Emil und die detective is a children’s novel, and a popular one to boot. But what does it try to tell its young readers about PT? Given the emphasis on the dangers that Emil is exposed to, one could be inclined to say that the novel is marked by a certain didacticism. Emil’s mother’s initial admonitions working as a general reminder of how to behave when travelling on PT:
“Don’t leave anything, dear! And don’t sit on the flowers. You can ask someone to lift your suitcase up into the baggage rack. But be polite about it and say, ‘Please.'”
“[…] Don’t forget to get out. You’ll be in Berlin at six seventeen. At the Friedrichstrasse Station. Don’t get off before that, at the Zoo station or some other.” […]
“And above all, don’t be as fresh with other people as you are with your mother. Don’t throw the paper on the floor when you eat your sandwiches – and – don’t lose your money!” (p.39-40)
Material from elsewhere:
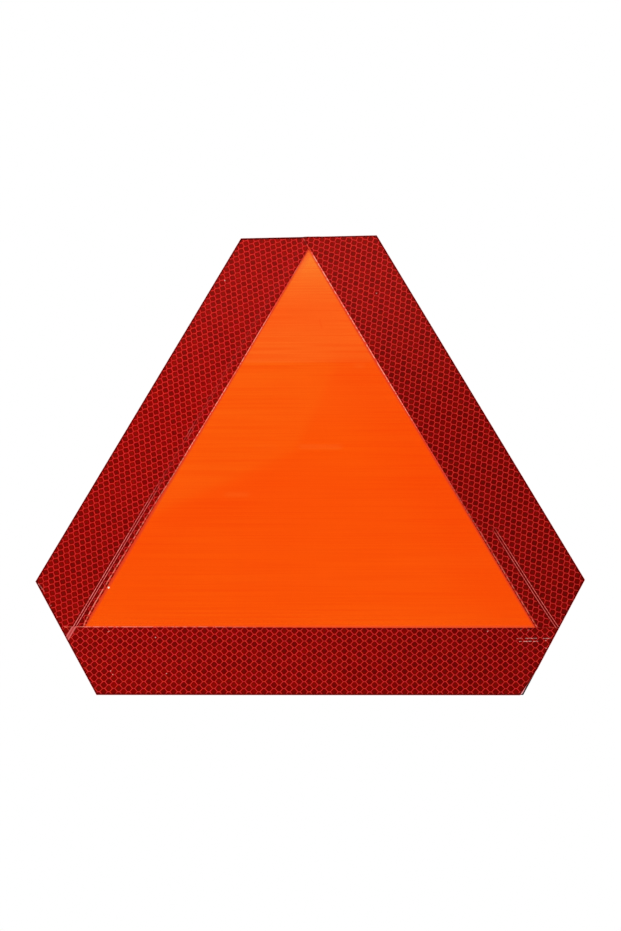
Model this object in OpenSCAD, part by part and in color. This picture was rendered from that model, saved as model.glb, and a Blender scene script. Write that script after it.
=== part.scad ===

However, the final chapter (entitled “Can Anything be Learned from It All?”) downplays such lessons: the grandmother dismisses Emil and his mother’s conclusions – respectively, “never trust anybody” and “never to let children travel alone” (p.160) – by laughingly stating that the only thing to take away from the whole affair is to “[n]ever send cash, always send a money order” (p.160). Instead, I think, Kästner was more interested in conveying to his readers the exciting experiences that can take place once we are stuffed into a PT vehicle with total strangers.
This is not to say that Kästner wanted us to think that PT always causes the kind of drama described in the novel. Rather, I read it as suggesting that PT isn’t just fascinating because it illustrates the latest technological developments. It is also thrilling as a public space: fun and exciting because of the chance human encounters it facilitates.